On the Rapid Generation of Complete XRF Spectra for Material Analysis from Fundamental Parameters

Abstract

X-ray Fluorescence (XRF) analysis technology is used widely to detect and measure elemental compositions of target samples. The MCNP code developed by LANL can be utilized to simulate and generate the XRF spectrum of any sample with various elemental compositions. However, one shortcoming of MCNP code is that it takes quite a lot of time (in hours or longer) to generate one XRF spectrum with reasonable statistical precision; the other shortcoming is that MCNP code cannot produce L shell spectrum accurately. In this paper, a new computation model based on the Sherman equation (i.e., Fundamental Parameters, FP) is proposed to overcome the drawbacks of the MCNP code.

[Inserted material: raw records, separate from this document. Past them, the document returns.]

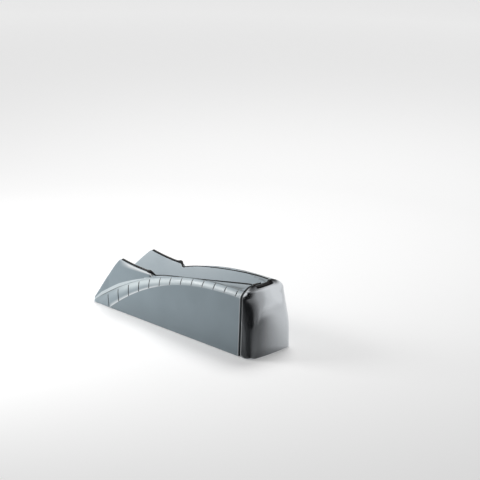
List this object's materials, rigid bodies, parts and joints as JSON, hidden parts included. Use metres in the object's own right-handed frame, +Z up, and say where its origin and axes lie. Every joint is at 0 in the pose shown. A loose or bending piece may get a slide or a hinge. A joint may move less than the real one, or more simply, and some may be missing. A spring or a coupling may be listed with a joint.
{
  "type": "bike trainer front riser block",
  "caption": "Wedge-shaped riser block with a curved, rubber-padded wheel channel between two wings, arched side bands and a rounded end cap behind a rubber seam.",
  "frame": {"origin": "centre of the block's footprint, on the surface that its feet stand on", "axes": "+X along the block from the low toe to the tall end cap, +Y across it, +Z up"},
  "size_m": [0.314, 0.082, 0.0956],
  "materials": {
    "body_plastic": "satin blue-grey moulded plastic",
    "cap_plastic": "glossy dark grey moulded plastic",
    "black_rubber": "matt black rubber",
    "plate_plastic": "matt dark grey plastic with a fine grain",
    "foot_rubber": "matt dark rubber",
    "screw_steel": "zinc-plated steel"
  },
  "bodies": {
    "root": {"body_shell": "body_plastic", "end_cap": "cap_plastic", "seam_seal": "black_rubber", "channel_pad": "black_rubber", "lip_bead_near": "black_rubber", "lip_bead_far": "black_rubber", "base_plate": "plate_plastic", "foot_front_near": "foot_rubber", "foot_front_far": "foot_rubber", "foot_middle_near": "foot_rubber", "foot_middle_far": "foot_rubber", "foot_rear_near": "foot_rubber", "foot_rear_far": "foot_rubber", "base_screw_front_near": "screw_steel", "base_screw_front_far": "screw_steel", "base_screw_middle_near": "screw_steel", "base_screw_middle_far": "screw_steel", "base_screw_rear_near": "screw_steel", "base_screw_rear_far": "screw_steel", "cap_screw_low_near": "screw_steel", "cap_screw_low_far": "screw_steel", "cap_screw_high_near": "screw_steel", "cap_screw_high_far": "screw_steel"}
  },
  "joints": []
}
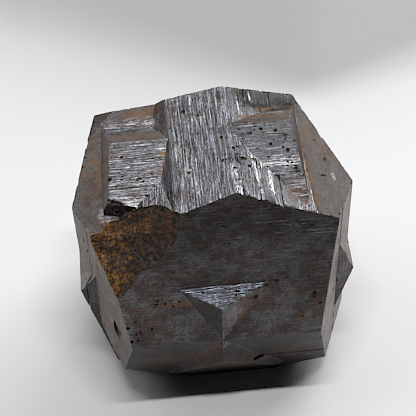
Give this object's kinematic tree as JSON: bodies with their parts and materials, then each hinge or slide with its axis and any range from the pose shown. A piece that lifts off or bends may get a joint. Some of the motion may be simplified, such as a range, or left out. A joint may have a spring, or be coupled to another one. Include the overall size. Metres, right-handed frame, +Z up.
{
  "type": "iron cross pyrite twin",
  "caption": "Natural pyrite twin of interpenetrating striated crystals with blunt ridges, stepped roofs, fine pits and a broken corner, resting on a small flat.",
  "frame": {"origin": "on the ground, under the middle of the outline", "axes": "+Z up as it rests, -Y towards the large dark front face, +X to the right of it"},
  "size_m": [0.0532, 0.0468, 0.0526],
  "materials": {
    "pyrite": "weathered metallic, striated"
  },
  "bodies": {
    "root": {"iron_cross_twin": "pyrite"}
  },
  "joints": []
}
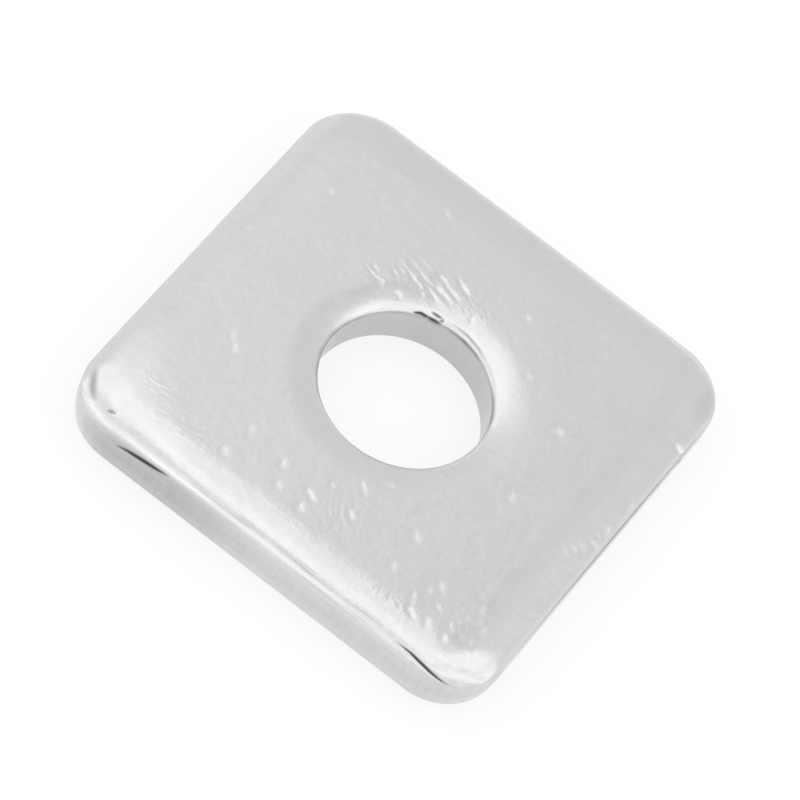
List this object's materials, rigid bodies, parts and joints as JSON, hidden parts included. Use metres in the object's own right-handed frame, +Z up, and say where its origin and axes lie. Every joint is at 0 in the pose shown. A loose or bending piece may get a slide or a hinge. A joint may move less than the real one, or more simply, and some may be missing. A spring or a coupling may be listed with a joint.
{
  "type": "square plate washer",
  "caption": "Flat square steel plate washer with rounded corners, a round bolt hole in the middle, rolled-over top edges and bright plating.",
  "frame": {"origin": "centre of the underside, on the axis of the bolt hole", "axes": "+Z up through the bolt hole, from the underside to the face with the rolled-over edges; +X and +Y along the plate's straight sides"},
  "size_m": [0.02, 0.02, 0.0021],
  "materials": {
    "zinc_plating": "bright zinc plating on steel, satin, with fine orange peel and small pits"
  },
  "bodies": {
    "root": {"plate_washer": "zinc_plating"}
  },
  "joints": []
}
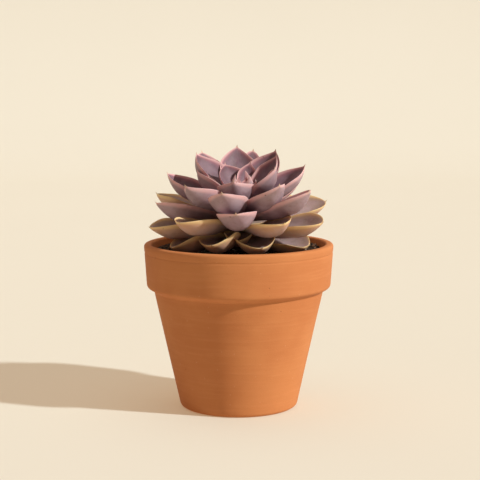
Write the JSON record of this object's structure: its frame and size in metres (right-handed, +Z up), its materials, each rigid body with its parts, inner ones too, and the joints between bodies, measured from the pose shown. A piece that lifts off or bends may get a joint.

The most important feature of this model is to achieve a full and accurate generation of spectral information of each element in a target material very rapidly (in seconds or less), including both K and L shell spectral peaks. Furtherly, it is demonstrated that the simulated data by this new mode match the experimental data very well. It proves that the proposed model can be a better alternative of MCNP code in the application of generation the XRF spectra of many materials, in terms of speed and accuracy. The proposed model can perform the simulation of XRF spectra in situ both fast and accurately, which is essential for real-time calculation of chemical composition by use of X-ray spectrometer, especially for those trace elements in target materials.